Let’s deploy a simple Wordpress blog using helm. 

Add the Bitnami Helm Repository

helm repo add bitnami https://charts.bitnami.com/bitnami

Configure Wordpress

Here, I’ve put together a YAML file with just enough details to get it up and running. We’ll give it a title, a username, and details about our storage and load balancer service annotations. You should change any of these details as you need.


wp-values.yaml

wordpressUsername: myuser

wordpressEmail: ax0n@example.com

wordpressFirstName: Noah

wordpressLastName: Axon

wordpressBlogName: "Ax0n's Blog"


global:

  storageClass: "nfs-client"


service:

  annotations:

    metallb.universe.tf/address-pool: wordpress


Install Wordpress with Helm

We’ll make a new “wordpress” namespace in k8s for this installation.


helm install wordpress -f wp-values.yaml --create-namespace wordpress \

    --namespace wordpress bitnami/wordpress  


This will spit out a whole bunch of text explaining how to find the randomly-generated password, the service IP address and more. Of course, we know it should pick up the IP address we defined for Wordpress in the MetalLB configuration. Grab the password via the commands provided.

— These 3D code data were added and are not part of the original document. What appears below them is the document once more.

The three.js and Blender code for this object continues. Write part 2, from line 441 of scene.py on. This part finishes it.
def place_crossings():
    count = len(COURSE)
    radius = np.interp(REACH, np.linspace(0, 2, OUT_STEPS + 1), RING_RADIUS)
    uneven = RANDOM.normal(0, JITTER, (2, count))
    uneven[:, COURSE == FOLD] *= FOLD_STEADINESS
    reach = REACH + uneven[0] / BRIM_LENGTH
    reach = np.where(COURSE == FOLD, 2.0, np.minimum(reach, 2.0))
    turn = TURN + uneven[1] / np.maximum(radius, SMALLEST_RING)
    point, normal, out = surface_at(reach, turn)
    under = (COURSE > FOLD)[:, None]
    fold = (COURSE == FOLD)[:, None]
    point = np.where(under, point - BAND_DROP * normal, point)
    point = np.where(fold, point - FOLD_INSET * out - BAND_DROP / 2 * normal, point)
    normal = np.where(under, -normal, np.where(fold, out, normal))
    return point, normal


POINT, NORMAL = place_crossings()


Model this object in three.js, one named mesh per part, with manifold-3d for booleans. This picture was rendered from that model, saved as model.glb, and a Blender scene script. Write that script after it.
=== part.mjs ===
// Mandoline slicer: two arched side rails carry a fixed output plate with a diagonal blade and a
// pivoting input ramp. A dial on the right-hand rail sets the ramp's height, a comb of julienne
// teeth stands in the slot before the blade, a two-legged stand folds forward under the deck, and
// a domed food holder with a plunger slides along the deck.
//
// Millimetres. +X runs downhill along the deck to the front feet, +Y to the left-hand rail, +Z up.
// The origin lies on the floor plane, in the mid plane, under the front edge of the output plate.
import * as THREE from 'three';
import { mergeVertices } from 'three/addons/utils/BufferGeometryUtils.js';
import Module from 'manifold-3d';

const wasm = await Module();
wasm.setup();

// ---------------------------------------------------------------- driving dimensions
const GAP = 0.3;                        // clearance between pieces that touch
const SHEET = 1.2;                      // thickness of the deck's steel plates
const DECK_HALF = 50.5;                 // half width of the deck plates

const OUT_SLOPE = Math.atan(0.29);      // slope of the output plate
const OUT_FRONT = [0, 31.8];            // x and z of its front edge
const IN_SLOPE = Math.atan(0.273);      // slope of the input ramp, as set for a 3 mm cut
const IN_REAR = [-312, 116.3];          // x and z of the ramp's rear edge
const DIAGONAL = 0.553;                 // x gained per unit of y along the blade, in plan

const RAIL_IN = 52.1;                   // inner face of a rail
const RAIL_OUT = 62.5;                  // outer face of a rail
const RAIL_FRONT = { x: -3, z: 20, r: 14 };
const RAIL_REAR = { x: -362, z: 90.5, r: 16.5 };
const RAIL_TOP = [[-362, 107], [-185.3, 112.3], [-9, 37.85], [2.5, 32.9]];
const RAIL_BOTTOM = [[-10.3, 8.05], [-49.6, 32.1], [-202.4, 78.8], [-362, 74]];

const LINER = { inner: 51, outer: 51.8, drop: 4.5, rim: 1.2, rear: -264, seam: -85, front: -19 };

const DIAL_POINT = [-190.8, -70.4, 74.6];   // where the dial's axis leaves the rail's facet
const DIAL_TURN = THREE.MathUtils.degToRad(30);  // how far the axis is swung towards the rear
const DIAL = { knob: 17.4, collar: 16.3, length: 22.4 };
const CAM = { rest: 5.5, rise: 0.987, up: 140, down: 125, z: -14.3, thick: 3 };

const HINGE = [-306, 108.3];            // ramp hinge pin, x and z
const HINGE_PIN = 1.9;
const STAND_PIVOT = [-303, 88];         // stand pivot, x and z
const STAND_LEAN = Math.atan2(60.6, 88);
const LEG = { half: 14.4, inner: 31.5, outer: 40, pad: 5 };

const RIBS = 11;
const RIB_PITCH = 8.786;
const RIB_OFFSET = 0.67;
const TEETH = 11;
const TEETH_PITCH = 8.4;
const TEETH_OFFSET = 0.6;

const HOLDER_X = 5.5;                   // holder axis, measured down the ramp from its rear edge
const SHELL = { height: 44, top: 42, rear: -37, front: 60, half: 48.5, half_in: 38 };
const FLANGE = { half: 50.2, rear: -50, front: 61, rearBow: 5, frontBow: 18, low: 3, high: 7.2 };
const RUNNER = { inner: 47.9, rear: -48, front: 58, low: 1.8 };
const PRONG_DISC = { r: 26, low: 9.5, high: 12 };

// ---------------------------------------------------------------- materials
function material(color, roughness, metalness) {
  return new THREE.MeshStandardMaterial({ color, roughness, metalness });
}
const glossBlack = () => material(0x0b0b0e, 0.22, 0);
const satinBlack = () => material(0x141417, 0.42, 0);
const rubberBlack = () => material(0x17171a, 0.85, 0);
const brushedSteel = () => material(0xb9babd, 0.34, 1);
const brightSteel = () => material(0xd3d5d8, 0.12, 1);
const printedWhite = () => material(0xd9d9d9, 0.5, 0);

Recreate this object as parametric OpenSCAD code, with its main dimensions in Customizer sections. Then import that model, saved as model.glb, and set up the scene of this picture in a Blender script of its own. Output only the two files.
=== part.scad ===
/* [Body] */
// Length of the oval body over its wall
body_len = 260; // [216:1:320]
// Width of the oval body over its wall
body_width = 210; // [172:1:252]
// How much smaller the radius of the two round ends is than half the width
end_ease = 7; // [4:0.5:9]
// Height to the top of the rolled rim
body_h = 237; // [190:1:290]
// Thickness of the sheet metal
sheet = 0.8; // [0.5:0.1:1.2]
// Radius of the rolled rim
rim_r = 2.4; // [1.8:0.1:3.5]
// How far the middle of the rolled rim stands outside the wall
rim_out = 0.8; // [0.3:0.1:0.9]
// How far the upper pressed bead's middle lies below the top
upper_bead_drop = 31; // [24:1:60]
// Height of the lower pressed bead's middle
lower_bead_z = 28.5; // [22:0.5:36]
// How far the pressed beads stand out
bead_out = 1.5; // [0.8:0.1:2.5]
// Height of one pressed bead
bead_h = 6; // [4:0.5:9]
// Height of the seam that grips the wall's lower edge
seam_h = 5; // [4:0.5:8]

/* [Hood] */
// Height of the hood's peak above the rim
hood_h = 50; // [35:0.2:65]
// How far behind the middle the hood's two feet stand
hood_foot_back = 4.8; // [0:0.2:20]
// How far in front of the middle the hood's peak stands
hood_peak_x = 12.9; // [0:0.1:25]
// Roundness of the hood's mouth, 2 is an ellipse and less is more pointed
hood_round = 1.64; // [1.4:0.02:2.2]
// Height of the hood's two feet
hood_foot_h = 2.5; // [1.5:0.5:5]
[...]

Helm will create a whole bunch of resources, including a statefulset for MariaDB, a deployment for the Wordpress webserver, volumes for the database and wordpress web application itself, a secret to hold the generated password, and a number of other resources. This can take several minutes to complete. Feel free to open k9s again and watch the logs as MariaDB initializes, Wordpress waits to connect, and the entire provisioning process unfolds.


Once it’s complete, browse to the IP address you set up for Wordpress.

 

Use the admin URL and log in.

 



I did run into a well-documented issue with the installation, in that the health checks (readiness and liveness probes) caused the Wordpress container to restart before it was finished setting everything up. I had to manually create a “themes” directory inside my NFS server under the directory provisioned for wordpress and then manually download and set a theme inside the admin page.  This seems to happen on lower-performance clusters. sometimes.